Lo que sin dudas comparten es una línea del tiempo, una brújula: nos traen al mundo en el mismo momento y, ya sea que hagamos las cosas más juntas o menos, crecemos oyéndole el pulso a la otra. Sorteamos la familia, la escuela, el trabajo, la vida amorosa; nos hacemos adultas juntas. Y, aunque vivamos en solitario estas experiencias, vos estás para mí. Y yo estoy para vos. Existís en mi mundo, no voy a negarlo. Estás y, en principio, me gusta que estés. Aunque no te lo diga jamás: no hace falta decirlo, ¿verdad?  Lo sabemos. Lo más lindo de este libro es que los mapas vinculares que están grabados a flor de piel no son arquetípicos, ni obvios. Estos mapas vinculares se despliegan a medida que las páginas transcurren y las memorias e interacciones se van asentando, interconectando, contradiciendo. Estos mapas vinculares se entrecruzan mientras se narran experiencias, percepciones sobre cómo Elisa, Pamela o sus allegados habitan el mundo. 

Flora y fauna comienza con una cita que no podría pertenecer a otro libro más que a Claus y Lucas, de Agota Kristof. La escena que contiene esta frase es la siguiente: 

Es por la noche. Nuestros padres creen que dormimos. En la otra habitación, hablan de nosotros. 

Nuestra madre dice: 

—No soportarán estar separados. 

Nuestro padre dice: 

—Solo se separarán durante las horas de colegio. 

Nuestra madre dice: 

—No lo soportarán. 

—Pero hace falta. Es necesario para ellos. Todo el mundo lo dice. Los profesores, los psicólogos. Al principio les costará, pero luego se acostumbrarán. 

—No, nunca. Lo sé. Los conozco bien. Forman una sola persona. 

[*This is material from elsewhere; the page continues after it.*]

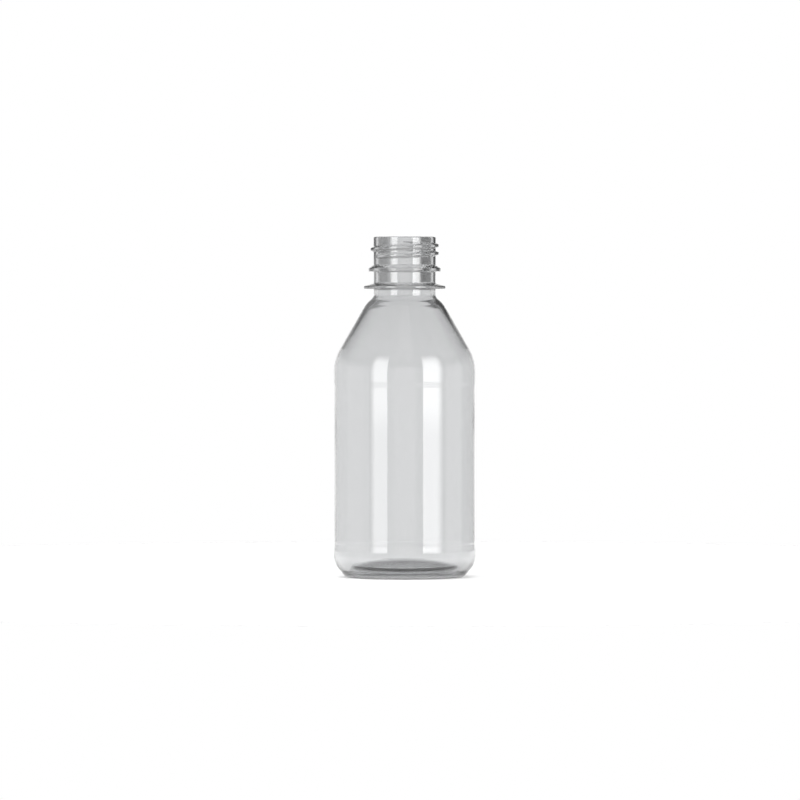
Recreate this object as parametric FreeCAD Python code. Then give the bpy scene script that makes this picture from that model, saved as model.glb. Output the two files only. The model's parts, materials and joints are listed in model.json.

Nuestro padre levanta la voz. 

—Justamente, eso no es normal. 

Flora y fauna no es un libro sobre hermanas, únicamente. Este también es un libro sobre madres, sobre abuelas, sobre erotismo. Este también es un libro sobre chongos sensibles, noviecitos normales, varones imbéciles. Este es un libro sobre momentos que se parecen a una verdad, a una realidad, pero valen más, porque hay corrimiento. Porque Leticia, con mucha astucia, despliega varios procedimientos muy diferentes para decir que quien habita estas páginas no es ella, ni su melliza, sino una versión condimentada, tamizada, estacionada de la verdad. ¿A quién le importa la verdad? Lo acontecido es un puntapié, una excusa regia para bailar en la fiesta de máscaras que implica sondear la experiencia personal en el mundo y sublimarla en un cuento. 

Más allá de un universo riquísimo en personajes, acontecimientos y texturas, lo que provoca el placer en la lectura de este libro es la claridad con la que Leticia se comunica. La claridad con la que ella dispone el mundo que se propone narrar nos hace sentir que alguien nos tiene en cuenta. Y, en estos tiempos, que alguien nos piense mientras escribe y despliegue un relato con la intención de hacernos disfrutar del recorrido, de que acompañemos sus ficciones, se vuelve un mimo en nuestra experiencia como lectores.